* START Data supplied *

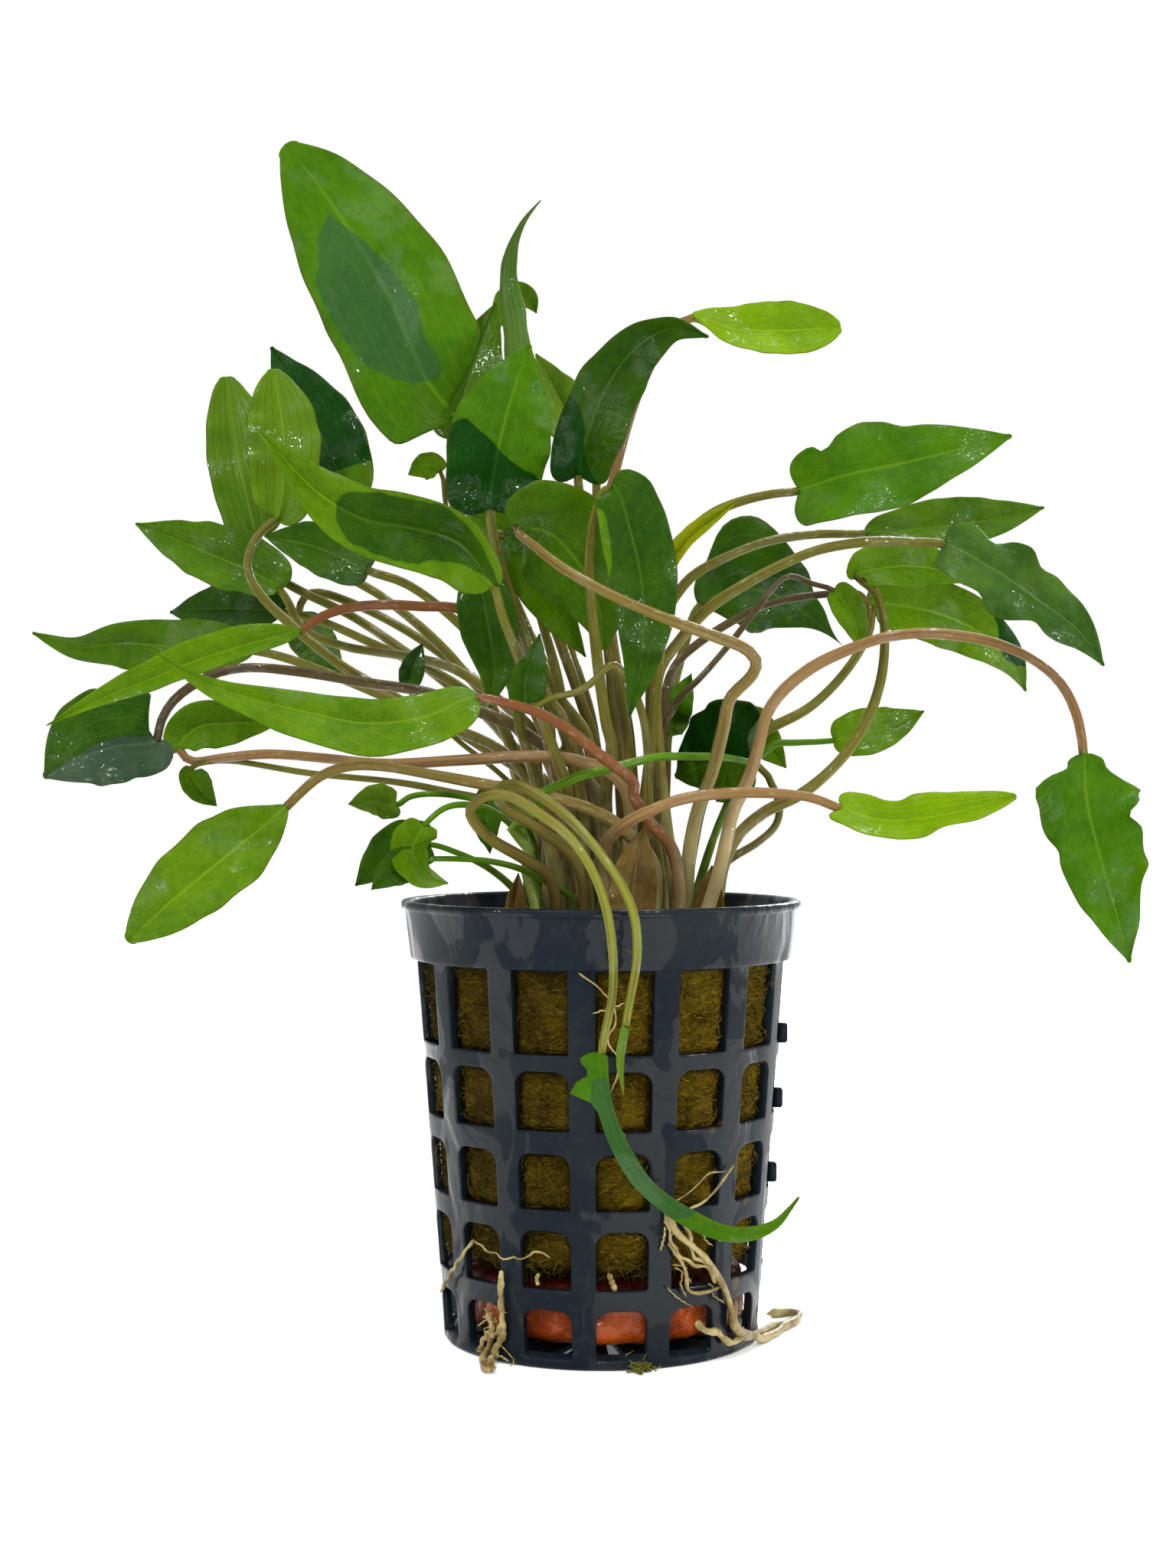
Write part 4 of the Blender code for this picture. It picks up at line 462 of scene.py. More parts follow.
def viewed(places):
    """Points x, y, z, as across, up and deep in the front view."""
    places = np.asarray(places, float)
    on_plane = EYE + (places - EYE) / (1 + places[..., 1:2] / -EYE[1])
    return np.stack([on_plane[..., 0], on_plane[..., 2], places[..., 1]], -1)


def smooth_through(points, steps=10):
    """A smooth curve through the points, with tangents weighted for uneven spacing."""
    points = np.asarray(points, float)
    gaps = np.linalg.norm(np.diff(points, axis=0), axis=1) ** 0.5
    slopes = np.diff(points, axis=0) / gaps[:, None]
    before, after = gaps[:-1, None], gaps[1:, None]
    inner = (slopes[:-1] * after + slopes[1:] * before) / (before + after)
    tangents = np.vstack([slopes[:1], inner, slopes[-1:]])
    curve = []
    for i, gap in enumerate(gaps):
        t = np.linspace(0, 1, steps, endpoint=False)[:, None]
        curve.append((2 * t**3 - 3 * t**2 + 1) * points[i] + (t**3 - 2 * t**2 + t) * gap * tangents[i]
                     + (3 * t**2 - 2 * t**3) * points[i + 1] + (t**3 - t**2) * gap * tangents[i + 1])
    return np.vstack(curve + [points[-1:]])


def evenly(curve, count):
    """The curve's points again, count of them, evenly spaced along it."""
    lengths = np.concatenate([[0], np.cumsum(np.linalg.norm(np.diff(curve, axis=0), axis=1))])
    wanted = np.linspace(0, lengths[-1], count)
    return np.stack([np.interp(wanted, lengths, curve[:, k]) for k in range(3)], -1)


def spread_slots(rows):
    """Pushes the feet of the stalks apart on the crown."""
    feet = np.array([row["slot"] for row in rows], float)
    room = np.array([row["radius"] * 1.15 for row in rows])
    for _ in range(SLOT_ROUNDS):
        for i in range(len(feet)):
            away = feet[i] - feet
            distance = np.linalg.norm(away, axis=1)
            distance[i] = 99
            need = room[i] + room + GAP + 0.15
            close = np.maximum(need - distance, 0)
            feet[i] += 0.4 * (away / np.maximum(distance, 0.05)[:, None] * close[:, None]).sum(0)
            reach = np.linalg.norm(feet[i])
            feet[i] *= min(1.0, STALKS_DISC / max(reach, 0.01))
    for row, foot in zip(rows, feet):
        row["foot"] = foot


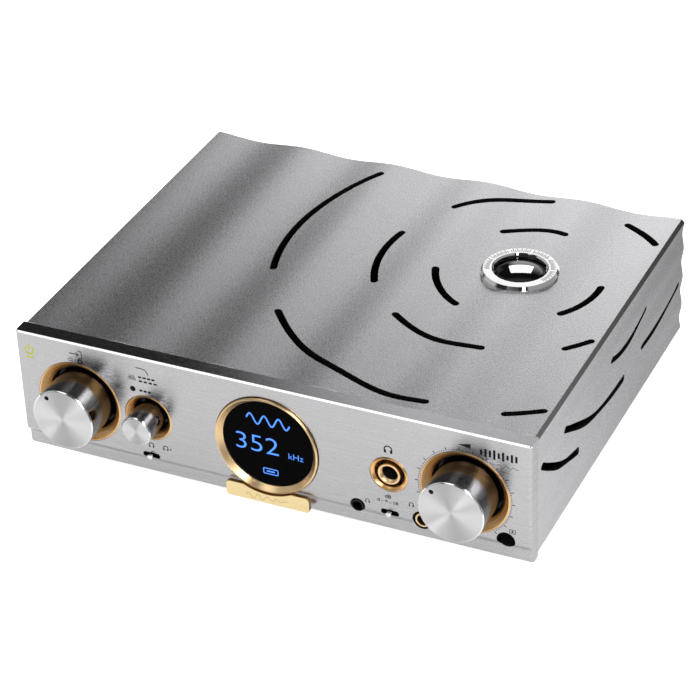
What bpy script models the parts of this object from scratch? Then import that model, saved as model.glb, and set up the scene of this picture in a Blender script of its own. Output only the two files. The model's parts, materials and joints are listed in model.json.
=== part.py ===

* END Data supplied *

Prompt — Repeat the lines from the first one in the records through the line containing "return np.stack([np.interp(wanted, lengths, curve[:, k])", exactly as written, and nothing else.

Full answer —
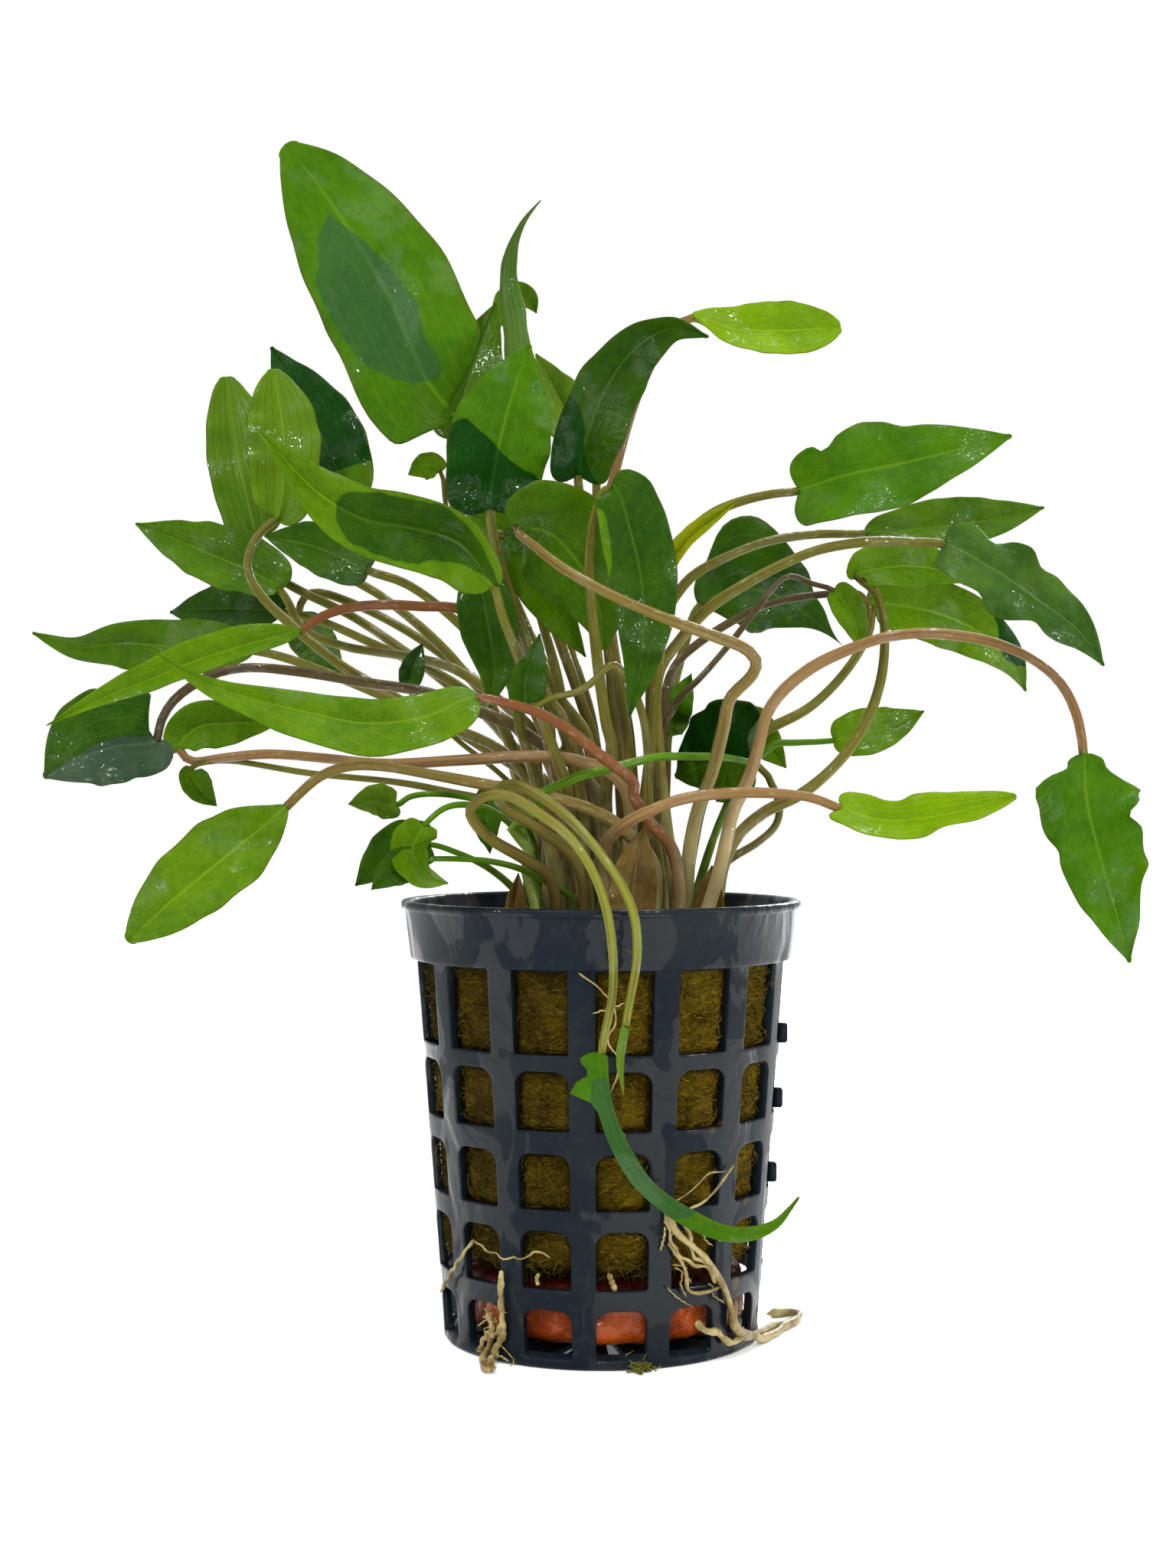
Write part 4 of the Blender code for this picture. It picks up at line 462 of scene.py. More parts follow.
def viewed(places):
    """Points x, y, z, as across, up and deep in the front view."""
    places = np.asarray(places, float)
    on_plane = EYE + (places - EYE) / (1 + places[..., 1:2] / -EYE[1])
    return np.stack([on_plane[..., 0], on_plane[..., 2], places[..., 1]], -1)


def smooth_through(points, steps=10):
    """A smooth curve through the points, with tangents weighted for uneven spacing."""
    points = np.asarray(points, float)
    gaps = np.linalg.norm(np.diff(points, axis=0), axis=1) ** 0.5
    slopes = np.diff(points, axis=0) / gaps[:, None]
    before, after = gaps[:-1, None], gaps[1:, None]
    inner = (slopes[:-1] * after + slopes[1:] * before) / (before + after)
    tangents = np.vstack([slopes[:1], inner, slopes[-1:]])
    curve = []
    for i, gap in enumerate(gaps):
        t = np.linspace(0, 1, steps, endpoint=False)[:, None]
        curve.append((2 * t**3 - 3 * t**2 + 1) * points[i] + (t**3 - 2 * t**2 + t) * gap * tangents[i]
                     + (3 * t**2 - 2 * t**3) * points[i + 1] + (t**3 - t**2) * gap * tangents[i + 1])
    return np.vstack(curve + [points[-1:]])


def evenly(curve, count):
    """The curve's points again, count of them, evenly spaced along it."""
    lengths = np.concatenate([[0], np.cumsum(np.linalg.norm(np.diff(curve, axis=0), axis=1))])
    wanted = np.linspace(0, lengths[-1], count)
    return np.stack([np.interp(wanted, lengths, curve[:, k]) for k in range(3)], -1)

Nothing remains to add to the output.